(AIM)
Give back only the lines in the records below from the one with "side_beams();" to the one with "for node in", both inclusive, word for word.

-- START TASK INPUT --

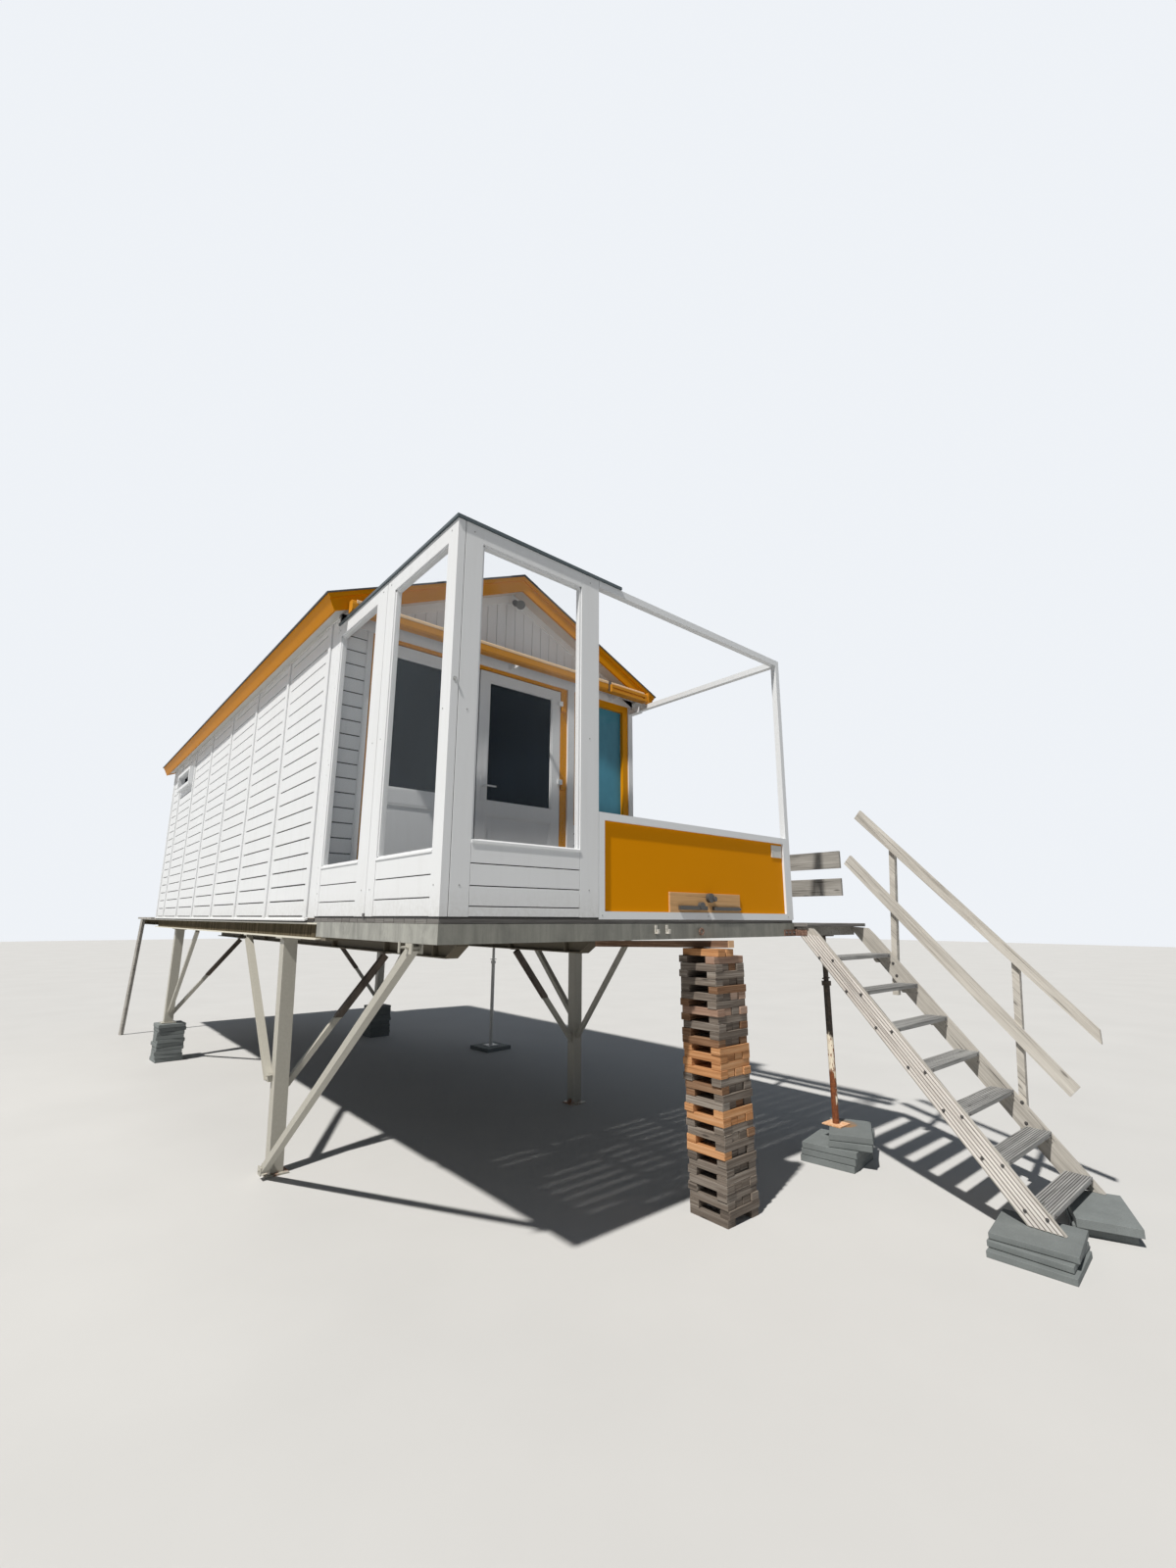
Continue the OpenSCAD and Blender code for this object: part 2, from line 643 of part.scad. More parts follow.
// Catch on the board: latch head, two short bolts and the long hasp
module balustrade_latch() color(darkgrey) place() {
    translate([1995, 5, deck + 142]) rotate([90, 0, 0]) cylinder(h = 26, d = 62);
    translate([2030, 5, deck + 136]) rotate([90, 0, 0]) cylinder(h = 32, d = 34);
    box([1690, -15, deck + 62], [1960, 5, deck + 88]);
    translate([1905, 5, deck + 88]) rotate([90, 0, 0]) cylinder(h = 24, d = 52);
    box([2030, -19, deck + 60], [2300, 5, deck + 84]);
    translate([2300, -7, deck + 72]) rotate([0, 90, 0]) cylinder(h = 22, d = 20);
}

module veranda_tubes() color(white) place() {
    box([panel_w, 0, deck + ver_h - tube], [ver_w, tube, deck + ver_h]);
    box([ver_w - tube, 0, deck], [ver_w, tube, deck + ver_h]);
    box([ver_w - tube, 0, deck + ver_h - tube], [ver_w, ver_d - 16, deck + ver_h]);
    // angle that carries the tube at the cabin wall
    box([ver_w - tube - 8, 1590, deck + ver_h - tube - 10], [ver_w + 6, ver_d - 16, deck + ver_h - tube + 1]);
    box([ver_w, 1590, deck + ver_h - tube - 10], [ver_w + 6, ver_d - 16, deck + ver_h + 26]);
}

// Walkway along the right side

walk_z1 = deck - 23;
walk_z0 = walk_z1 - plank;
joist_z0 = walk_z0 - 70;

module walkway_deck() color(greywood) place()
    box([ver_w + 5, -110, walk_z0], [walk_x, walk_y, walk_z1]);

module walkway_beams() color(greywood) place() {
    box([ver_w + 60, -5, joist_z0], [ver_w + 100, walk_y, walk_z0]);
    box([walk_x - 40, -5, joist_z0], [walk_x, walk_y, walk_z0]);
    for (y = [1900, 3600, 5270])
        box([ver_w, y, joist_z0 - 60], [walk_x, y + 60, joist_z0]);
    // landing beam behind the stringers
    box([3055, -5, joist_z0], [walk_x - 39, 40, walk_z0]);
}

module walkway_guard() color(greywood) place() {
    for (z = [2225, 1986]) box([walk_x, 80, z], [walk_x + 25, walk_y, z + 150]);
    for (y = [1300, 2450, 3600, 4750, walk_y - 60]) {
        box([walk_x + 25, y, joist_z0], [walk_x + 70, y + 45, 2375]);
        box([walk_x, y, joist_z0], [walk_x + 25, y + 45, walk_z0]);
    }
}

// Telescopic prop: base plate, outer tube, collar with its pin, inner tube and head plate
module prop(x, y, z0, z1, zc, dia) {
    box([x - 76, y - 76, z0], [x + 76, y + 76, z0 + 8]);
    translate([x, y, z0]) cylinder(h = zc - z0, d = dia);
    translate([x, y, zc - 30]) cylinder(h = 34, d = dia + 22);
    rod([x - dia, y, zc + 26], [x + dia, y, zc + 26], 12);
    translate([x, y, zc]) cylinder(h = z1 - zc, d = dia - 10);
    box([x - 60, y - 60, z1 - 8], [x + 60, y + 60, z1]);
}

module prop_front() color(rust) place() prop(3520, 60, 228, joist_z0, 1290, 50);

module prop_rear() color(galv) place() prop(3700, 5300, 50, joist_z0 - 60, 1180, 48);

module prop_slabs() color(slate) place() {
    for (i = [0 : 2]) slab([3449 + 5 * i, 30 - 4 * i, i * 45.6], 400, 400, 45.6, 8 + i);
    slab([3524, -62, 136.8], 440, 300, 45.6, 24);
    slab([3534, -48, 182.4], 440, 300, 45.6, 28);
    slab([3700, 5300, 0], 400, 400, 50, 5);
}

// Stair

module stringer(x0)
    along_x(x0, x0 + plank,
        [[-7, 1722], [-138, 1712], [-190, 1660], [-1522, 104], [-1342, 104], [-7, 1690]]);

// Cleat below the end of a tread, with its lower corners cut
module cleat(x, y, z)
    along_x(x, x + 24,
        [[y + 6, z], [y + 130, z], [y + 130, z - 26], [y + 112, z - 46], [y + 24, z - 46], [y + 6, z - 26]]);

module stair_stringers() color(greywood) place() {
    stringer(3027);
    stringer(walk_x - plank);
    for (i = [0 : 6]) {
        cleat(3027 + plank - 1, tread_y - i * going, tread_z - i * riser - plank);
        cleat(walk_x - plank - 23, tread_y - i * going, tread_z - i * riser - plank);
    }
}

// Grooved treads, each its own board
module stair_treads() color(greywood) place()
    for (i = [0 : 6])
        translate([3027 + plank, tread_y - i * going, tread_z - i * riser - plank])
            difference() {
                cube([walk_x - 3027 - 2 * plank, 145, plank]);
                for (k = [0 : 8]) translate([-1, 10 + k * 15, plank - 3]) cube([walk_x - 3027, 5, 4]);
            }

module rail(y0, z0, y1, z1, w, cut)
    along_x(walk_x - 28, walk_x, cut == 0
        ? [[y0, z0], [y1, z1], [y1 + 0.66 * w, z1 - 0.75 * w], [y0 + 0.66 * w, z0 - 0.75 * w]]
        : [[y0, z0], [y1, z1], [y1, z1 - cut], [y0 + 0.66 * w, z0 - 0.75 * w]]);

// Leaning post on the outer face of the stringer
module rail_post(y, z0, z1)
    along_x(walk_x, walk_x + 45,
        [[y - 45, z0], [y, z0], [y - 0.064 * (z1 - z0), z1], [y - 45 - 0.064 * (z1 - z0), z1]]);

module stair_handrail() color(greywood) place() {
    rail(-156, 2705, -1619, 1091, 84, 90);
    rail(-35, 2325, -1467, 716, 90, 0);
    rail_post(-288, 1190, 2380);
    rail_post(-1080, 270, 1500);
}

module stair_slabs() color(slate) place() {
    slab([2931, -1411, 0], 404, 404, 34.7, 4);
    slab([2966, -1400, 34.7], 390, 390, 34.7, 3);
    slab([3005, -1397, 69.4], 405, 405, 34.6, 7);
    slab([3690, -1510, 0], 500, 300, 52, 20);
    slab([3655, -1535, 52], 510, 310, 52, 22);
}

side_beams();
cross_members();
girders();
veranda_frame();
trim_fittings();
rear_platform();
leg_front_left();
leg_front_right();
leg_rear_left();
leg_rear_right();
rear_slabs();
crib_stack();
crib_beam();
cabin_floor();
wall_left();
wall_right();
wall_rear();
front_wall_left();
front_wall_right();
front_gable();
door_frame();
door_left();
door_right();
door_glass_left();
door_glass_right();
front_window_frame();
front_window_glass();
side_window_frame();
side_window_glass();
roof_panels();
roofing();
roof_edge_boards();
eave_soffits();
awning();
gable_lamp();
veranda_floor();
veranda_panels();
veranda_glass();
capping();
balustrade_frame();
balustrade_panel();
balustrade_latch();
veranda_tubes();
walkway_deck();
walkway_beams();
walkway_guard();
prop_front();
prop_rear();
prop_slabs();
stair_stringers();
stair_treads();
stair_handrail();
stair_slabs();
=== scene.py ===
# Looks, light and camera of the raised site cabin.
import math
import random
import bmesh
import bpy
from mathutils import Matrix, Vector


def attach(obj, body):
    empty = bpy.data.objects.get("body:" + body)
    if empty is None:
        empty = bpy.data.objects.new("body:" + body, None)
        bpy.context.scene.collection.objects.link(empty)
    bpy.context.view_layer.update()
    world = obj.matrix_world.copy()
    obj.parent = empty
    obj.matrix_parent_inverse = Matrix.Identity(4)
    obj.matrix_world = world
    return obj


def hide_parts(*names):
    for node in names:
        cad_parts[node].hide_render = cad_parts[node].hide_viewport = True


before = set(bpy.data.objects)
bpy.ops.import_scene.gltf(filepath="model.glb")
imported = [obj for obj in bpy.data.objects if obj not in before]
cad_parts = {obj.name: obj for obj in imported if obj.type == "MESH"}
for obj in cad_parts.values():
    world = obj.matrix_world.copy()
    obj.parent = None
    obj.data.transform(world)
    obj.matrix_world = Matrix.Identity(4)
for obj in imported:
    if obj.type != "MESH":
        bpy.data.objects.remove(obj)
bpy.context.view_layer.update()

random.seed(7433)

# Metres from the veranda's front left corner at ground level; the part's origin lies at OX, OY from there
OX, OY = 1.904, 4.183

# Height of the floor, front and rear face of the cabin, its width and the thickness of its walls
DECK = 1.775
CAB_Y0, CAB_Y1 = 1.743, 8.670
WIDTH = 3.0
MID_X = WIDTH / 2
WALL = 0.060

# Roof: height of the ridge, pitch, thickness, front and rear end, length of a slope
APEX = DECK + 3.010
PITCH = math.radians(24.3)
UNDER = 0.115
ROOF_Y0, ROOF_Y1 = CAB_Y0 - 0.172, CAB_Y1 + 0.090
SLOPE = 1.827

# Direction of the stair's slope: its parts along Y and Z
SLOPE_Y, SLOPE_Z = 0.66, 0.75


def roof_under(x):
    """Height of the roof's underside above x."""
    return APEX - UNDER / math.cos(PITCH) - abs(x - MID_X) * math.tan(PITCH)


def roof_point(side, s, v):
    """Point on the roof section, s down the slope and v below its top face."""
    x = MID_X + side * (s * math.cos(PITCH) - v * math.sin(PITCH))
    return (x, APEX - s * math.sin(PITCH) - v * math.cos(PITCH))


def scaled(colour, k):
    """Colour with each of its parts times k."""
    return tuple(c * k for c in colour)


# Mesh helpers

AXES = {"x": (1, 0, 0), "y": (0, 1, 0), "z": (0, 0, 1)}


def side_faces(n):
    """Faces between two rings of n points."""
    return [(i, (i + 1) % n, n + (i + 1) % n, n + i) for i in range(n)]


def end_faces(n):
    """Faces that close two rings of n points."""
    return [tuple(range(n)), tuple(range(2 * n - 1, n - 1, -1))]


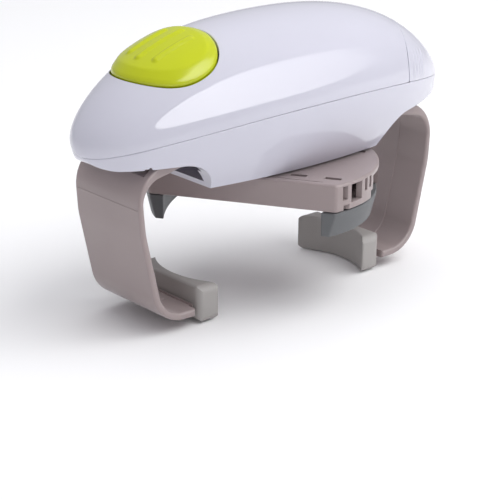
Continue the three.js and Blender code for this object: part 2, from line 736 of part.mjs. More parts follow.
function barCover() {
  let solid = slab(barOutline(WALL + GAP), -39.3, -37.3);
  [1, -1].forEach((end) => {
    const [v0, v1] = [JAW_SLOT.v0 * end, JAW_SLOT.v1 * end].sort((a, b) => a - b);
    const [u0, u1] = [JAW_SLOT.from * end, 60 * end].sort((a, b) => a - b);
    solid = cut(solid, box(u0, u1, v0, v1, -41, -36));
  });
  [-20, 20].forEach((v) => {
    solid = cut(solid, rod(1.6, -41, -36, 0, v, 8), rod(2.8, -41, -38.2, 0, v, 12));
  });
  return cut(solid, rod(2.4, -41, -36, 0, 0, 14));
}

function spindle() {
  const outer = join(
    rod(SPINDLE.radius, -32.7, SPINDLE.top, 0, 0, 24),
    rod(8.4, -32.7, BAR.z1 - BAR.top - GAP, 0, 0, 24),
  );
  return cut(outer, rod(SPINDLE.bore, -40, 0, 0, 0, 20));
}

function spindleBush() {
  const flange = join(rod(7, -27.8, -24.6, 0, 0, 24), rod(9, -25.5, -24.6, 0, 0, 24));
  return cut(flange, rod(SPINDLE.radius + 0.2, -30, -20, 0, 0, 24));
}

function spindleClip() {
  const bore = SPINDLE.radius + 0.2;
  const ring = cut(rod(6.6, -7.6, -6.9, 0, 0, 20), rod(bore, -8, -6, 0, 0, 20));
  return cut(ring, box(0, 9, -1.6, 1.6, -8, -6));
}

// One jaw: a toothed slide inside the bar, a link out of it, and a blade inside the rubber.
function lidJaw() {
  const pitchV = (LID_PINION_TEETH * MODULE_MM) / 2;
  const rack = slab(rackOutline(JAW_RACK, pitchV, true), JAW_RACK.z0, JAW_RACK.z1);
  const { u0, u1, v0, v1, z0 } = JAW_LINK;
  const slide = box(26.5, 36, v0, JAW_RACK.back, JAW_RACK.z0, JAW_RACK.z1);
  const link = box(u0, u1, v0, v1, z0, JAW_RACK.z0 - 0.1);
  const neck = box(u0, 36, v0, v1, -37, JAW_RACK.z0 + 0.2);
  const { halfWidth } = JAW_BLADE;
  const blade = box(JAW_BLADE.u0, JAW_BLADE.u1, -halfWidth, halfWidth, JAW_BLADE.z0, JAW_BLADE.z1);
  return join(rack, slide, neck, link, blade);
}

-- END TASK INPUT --

(ANSWER TO THE PROBLEM)
side_beams();
cross_members();
girders();
veranda_frame();
trim_fittings();
rear_platform();
leg_front_left();
leg_front_right();
leg_rear_left();
leg_rear_right();
rear_slabs();
crib_stack();
crib_beam();
cabin_floor();
wall_left();
wall_right();
wall_rear();
front_wall_left();
front_wall_right();
front_gable();
door_frame();
door_left();
door_right();
door_glass_left();
door_glass_right();
front_window_frame();
front_window_glass();
side_window_frame();
side_window_glass();
roof_panels();
roofing();
roof_edge_boards();
eave_soffits();
awning();
gable_lamp();
veranda_floor();
veranda_panels();
veranda_glass();
capping();
balustrade_frame();
balustrade_panel();
balustrade_latch();
veranda_tubes();
walkway_deck();
walkway_beams();
walkway_guard();
prop_front();
prop_rear();
prop_slabs();
stair_stringers();
stair_treads();
stair_handrail();
stair_slabs();
=== scene.py ===
# Looks, light and camera of the raised site cabin.
import math
import random
import bmesh
import bpy
from mathutils import Matrix, Vector


def attach(obj, body):
    empty = bpy.data.objects.get("body:" + body)
    if empty is None:
        empty = bpy.data.objects.new("body:" + body, None)
        bpy.context.scene.collection.objects.link(empty)
    bpy.context.view_layer.update()
    world = obj.matrix_world.copy()
    obj.parent = empty
    obj.matrix_parent_inverse = Matrix.Identity(4)
    obj.matrix_world = world
    return obj


def hide_parts(*names):
    for node in names:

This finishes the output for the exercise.